> [TASK]: Return the listing word for word, as given.

> [SUPPLIED INFORMATION]:
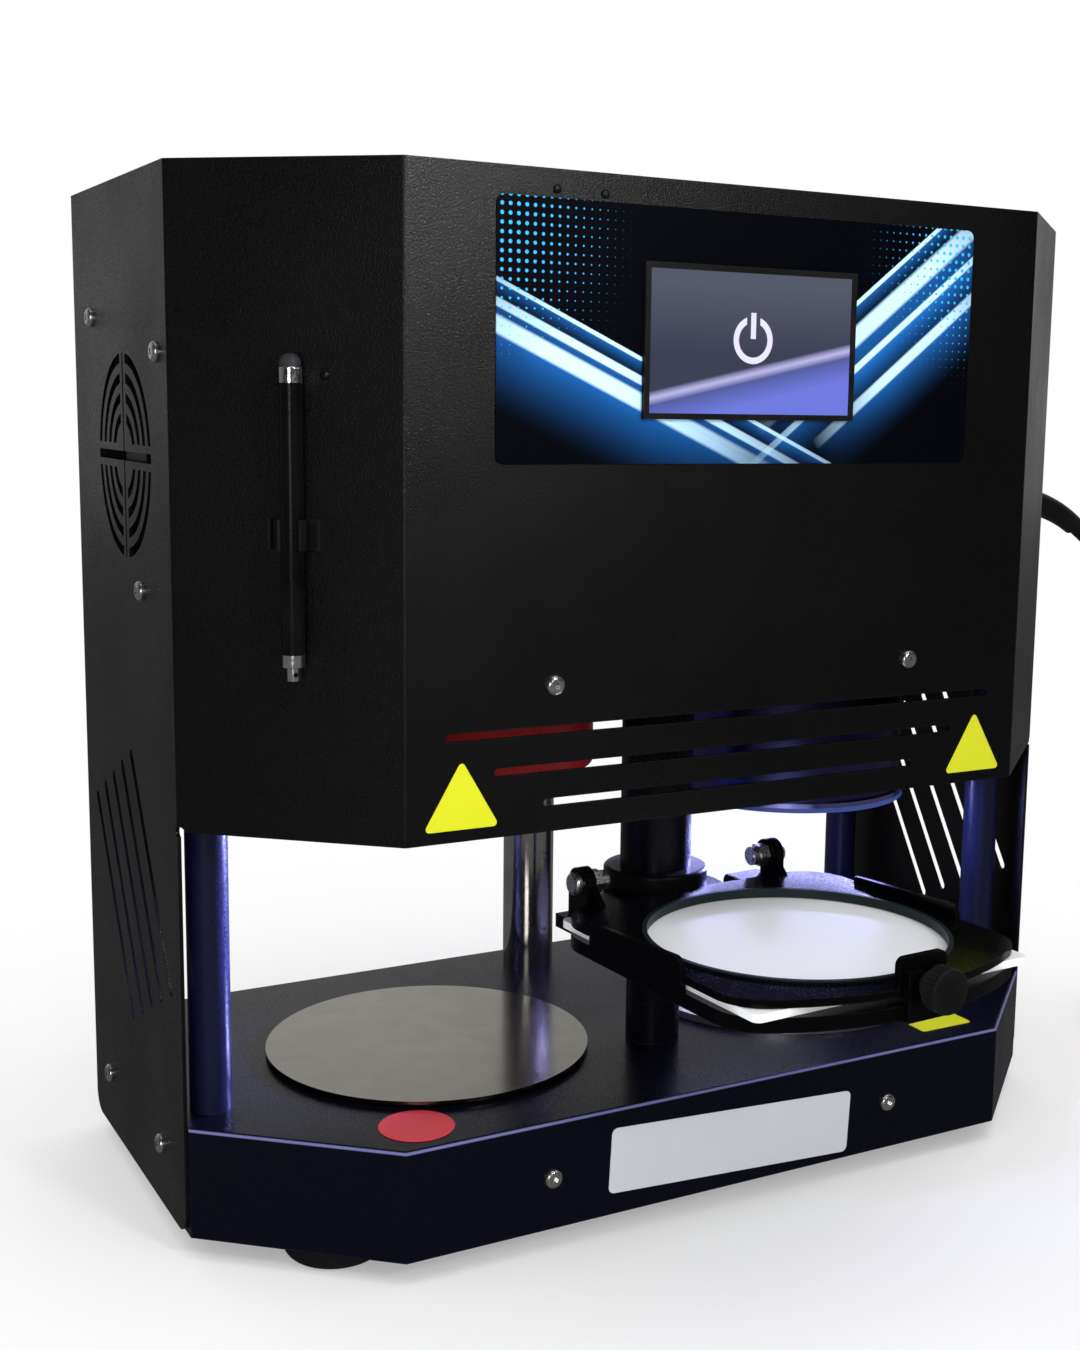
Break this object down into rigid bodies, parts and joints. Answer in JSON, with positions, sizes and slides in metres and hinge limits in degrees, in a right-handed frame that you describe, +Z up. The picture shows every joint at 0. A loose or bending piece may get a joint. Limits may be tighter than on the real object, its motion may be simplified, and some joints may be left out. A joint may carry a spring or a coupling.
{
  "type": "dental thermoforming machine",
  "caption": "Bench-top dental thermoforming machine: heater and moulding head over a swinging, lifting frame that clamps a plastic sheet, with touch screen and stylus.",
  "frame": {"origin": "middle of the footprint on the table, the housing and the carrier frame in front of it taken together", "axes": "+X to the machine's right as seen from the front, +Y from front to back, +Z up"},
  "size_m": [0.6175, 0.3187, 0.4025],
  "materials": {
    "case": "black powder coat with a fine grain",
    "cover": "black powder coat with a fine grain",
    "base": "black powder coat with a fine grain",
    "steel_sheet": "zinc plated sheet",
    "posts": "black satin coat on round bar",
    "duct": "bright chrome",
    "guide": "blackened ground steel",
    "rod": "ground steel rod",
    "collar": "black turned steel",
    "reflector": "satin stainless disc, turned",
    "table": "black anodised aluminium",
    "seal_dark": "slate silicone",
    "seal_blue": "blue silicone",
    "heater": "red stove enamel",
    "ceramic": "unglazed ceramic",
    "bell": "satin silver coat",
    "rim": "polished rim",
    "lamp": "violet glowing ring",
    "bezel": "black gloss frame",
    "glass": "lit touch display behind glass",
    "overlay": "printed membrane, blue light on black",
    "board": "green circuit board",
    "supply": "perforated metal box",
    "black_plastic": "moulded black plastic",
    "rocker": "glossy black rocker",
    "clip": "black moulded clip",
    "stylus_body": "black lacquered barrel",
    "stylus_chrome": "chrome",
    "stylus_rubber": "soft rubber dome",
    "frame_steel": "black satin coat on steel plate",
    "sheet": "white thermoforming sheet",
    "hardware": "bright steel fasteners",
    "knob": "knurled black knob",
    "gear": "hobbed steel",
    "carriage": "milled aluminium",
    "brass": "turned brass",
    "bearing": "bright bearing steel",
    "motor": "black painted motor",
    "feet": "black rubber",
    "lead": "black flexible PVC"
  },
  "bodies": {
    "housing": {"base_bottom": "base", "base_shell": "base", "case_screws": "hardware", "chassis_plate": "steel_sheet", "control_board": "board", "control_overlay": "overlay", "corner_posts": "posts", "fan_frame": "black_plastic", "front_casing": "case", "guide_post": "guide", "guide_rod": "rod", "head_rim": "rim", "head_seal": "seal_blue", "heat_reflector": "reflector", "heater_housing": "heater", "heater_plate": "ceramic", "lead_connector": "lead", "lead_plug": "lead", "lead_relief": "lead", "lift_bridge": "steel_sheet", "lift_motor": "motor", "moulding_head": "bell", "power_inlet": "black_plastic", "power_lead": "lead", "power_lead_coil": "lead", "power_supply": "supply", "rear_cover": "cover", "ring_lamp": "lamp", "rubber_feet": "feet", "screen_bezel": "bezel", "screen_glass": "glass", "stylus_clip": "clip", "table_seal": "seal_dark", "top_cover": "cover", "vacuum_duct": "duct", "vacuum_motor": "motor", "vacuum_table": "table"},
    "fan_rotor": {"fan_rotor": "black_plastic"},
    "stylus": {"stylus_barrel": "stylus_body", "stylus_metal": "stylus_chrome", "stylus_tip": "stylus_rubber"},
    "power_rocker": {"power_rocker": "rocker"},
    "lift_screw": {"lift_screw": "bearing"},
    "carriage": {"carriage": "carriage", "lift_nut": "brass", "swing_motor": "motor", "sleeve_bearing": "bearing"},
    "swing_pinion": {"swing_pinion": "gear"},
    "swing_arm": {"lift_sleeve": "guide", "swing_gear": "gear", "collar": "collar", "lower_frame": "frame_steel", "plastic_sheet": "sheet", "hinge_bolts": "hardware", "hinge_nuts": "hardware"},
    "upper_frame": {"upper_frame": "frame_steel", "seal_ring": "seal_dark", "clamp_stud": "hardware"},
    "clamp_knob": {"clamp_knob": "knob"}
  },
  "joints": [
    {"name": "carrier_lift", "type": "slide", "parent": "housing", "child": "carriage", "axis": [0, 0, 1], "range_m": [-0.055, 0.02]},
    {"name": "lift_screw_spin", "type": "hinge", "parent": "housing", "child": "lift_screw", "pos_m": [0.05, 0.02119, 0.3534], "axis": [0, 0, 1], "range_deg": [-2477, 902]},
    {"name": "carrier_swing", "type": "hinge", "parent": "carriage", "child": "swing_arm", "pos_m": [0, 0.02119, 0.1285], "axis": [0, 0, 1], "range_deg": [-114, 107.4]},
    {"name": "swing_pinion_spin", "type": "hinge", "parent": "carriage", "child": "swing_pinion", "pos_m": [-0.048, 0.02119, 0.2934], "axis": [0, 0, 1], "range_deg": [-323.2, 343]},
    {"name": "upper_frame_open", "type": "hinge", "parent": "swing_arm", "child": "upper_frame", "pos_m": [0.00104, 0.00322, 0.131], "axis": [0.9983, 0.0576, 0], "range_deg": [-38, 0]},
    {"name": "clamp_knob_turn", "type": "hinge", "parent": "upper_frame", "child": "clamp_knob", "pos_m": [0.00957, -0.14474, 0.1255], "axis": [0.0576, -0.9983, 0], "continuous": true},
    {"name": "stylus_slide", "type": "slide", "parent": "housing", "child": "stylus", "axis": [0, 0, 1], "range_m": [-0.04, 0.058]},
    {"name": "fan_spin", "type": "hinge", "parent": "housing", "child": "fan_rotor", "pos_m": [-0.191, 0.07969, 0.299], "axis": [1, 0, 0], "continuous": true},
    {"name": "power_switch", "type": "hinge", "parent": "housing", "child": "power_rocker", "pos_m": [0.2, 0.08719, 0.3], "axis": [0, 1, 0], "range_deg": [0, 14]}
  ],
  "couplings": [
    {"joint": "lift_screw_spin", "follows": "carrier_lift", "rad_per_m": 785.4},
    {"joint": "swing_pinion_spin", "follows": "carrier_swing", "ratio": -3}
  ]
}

> [EXPECTED ANSWER]:
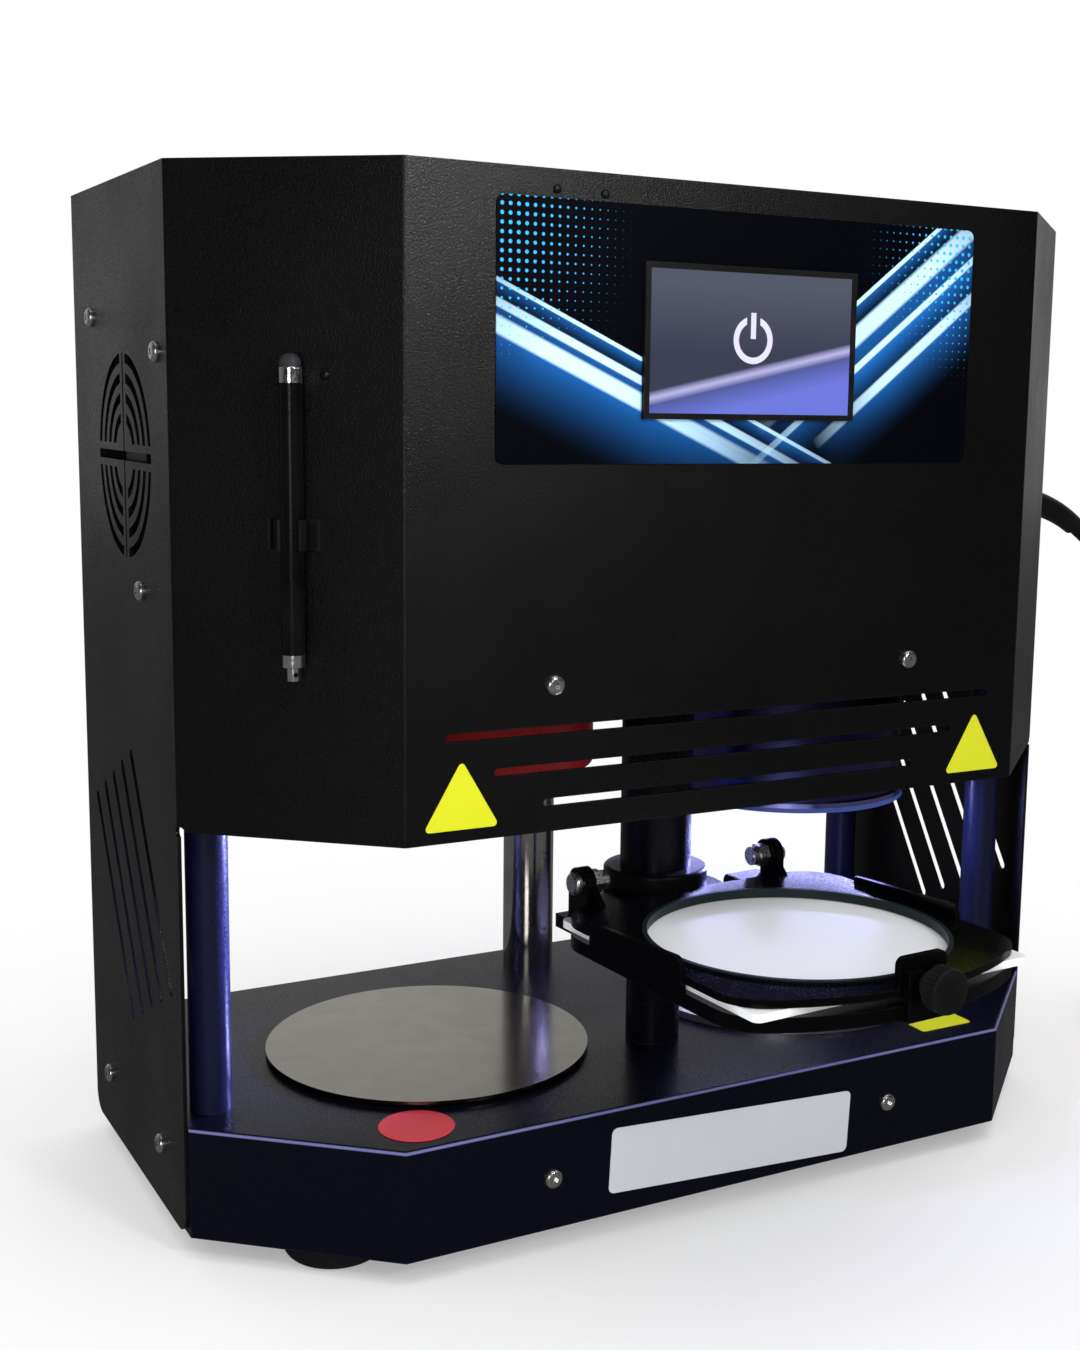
Break this object down into rigid bodies, parts and joints. Answer in JSON, with positions, sizes and slides in metres and hinge limits in degrees, in a right-handed frame that you describe, +Z up. The picture shows every joint at 0. A loose or bending piece may get a joint. Limits may be tighter than on the real object, its motion may be simplified, and some joints may be left out. A joint may carry a spring or a coupling.
{
  "type": "dental thermoforming machine",
  "caption": "Bench-top dental thermoforming machine: heater and moulding head over a swinging, lifting frame that clamps a plastic sheet, with touch screen and stylus.",
  "frame": {"origin": "middle of the footprint on the table, the housing and the carrier frame in front of it taken together", "axes": "+X to the machine's right as seen from the front, +Y from front to back, +Z up"},
  "size_m": [0.6175, 0.3187, 0.4025],
  "materials": {
    "case": "black powder coat with a fine grain",
    "cover": "black powder coat with a fine grain",
    "base": "black powder coat with a fine grain",
    "steel_sheet": "zinc plated sheet",
    "posts": "black satin coat on round bar",
    "duct": "bright chrome",
    "guide": "blackened ground steel",
    "rod": "ground steel rod",
    "collar": "black turned steel",
    "reflector": "satin stainless disc, turned",
    "table": "black anodised aluminium",
    "seal_dark": "slate silicone",
    "seal_blue": "blue silicone",
    "heater": "red stove enamel",
    "ceramic": "unglazed ceramic",
    "bell": "satin silver coat",
    "rim": "polished rim",
    "lamp": "violet glowing ring",
    "bezel": "black gloss frame",
    "glass": "lit touch display behind glass",
    "overlay": "printed membrane, blue light on black",
    "board": "green circuit board",
    "supply": "perforated metal box",
    "black_plastic": "moulded black plastic",
    "rocker": "glossy black rocker",
    "clip": "black moulded clip",
    "stylus_body": "black lacquered barrel",
    "stylus_chrome": "chrome",
    "stylus_rubber": "soft rubber dome",
    "frame_steel": "black satin coat on steel plate",
    "sheet": "white thermoforming sheet",
    "hardware": "bright steel fasteners",
    "knob": "knurled black knob",
    "gear": "hobbed steel",
    "carriage": "milled aluminium",
    "brass": "turned brass",
    "bearing": "bright bearing steel",
    "motor": "black painted motor",
    "feet": "black rubber",
    "lead": "black flexible PVC"
  },
  "bodies": {
    "housing": {"base_bottom": "base", "base_shell": "base", "case_screws": "hardware", "chassis_plate": "steel_sheet", "control_board": "board", "control_overlay": "overlay", "corner_posts": "posts", "fan_frame": "black_plastic", "front_casing": "case", "guide_post": "guide", "guide_rod": "rod", "head_rim": "rim", "head_seal": "seal_blue", "heat_reflector": "reflector", "heater_housing": "heater", "heater_plate": "ceramic", "lead_connector": "lead", "lead_plug": "lead", "lead_relief": "lead", "lift_bridge": "steel_sheet", "lift_motor": "motor", "moulding_head": "bell", "power_inlet": "black_plastic", "power_lead": "lead", "power_lead_coil": "lead", "power_supply": "supply", "rear_cover": "cover", "ring_lamp": "lamp", "rubber_feet": "feet", "screen_bezel": "bezel", "screen_glass": "glass", "stylus_clip": "clip", "table_seal": "seal_dark", "top_cover": "cover", "vacuum_duct": "duct", "vacuum_motor": "motor", "vacuum_table": "table"},
    "fan_rotor": {"fan_rotor": "black_plastic"},
    "stylus": {"stylus_barrel": "stylus_body", "stylus_metal": "stylus_chrome", "stylus_tip": "stylus_rubber"},
    "power_rocker": {"power_rocker": "rocker"},
    "lift_screw": {"lift_screw": "bearing"},
    "carriage": {"carriage": "carriage", "lift_nut": "brass", "swing_motor": "motor", "sleeve_bearing": "bearing"},
    "swing_pinion": {"swing_pinion": "gear"},
    "swing_arm": {"lift_sleeve": "guide", "swing_gear": "gear", "collar": "collar", "lower_frame": "frame_steel", "plastic_sheet": "sheet", "hinge_bolts": "hardware", "hinge_nuts": "hardware"},
    "upper_frame": {"upper_frame": "frame_steel", "seal_ring": "seal_dark", "clamp_stud": "hardware"},
    "clamp_knob": {"clamp_knob": "knob"}
  },
  "joints": [
    {"name": "carrier_lift", "type": "slide", "parent": "housing", "child": "carriage", "axis": [0, 0, 1], "range_m": [-0.055, 0.02]},
    {"name": "lift_screw_spin", "type": "hinge", "parent": "housing", "child": "lift_screw", "pos_m": [0.05, 0.02119, 0.3534], "axis": [0, 0, 1], "range_deg": [-2477, 902]},
    {"name": "carrier_swing", "type": "hinge", "parent": "carriage", "child": "swing_arm", "pos_m": [0, 0.02119, 0.1285], "axis": [0, 0, 1], "range_deg": [-114, 107.4]},
    {"name": "swing_pinion_spin", "type": "hinge", "parent": "carriage", "child": "swing_pinion", "pos_m": [-0.048, 0.02119, 0.2934], "axis": [0, 0, 1], "range_deg": [-323.2, 343]},
    {"name": "upper_frame_open", "type": "hinge", "parent": "swing_arm", "child": "upper_frame", "pos_m": [0.00104, 0.00322, 0.131], "axis": [0.9983, 0.0576, 0], "range_deg": [-38, 0]},
    {"name": "clamp_knob_turn", "type": "hinge", "parent": "upper_frame", "child": "clamp_knob", "pos_m": [0.00957, -0.14474, 0.1255], "axis": [0.0576, -0.9983, 0], "continuous": true},
    {"name": "stylus_slide", "type": "slide", "parent": "housing", "child": "stylus", "axis": [0, 0, 1], "range_m": [-0.04, 0.058]},
    {"name": "fan_spin", "type": "hinge", "parent": "housing", "child": "fan_rotor", "pos_m": [-0.191, 0.07969, 0.299], "axis": [1, 0, 0], "continuous": true},
    {"name": "power_switch", "type": "hinge", "parent": "housing", "child": "power_rocker", "pos_m": [0.2, 0.08719, 0.3], "axis": [0, 1, 0], "range_deg": [0, 14]}
  ],
  "couplings": [
    {"joint": "lift_screw_spin", "follows": "carrier_lift", "rad_per_m": 785.4},
    {"joint": "swing_pinion_spin", "follows": "carrier_swing", "ratio": -3}
  ]
}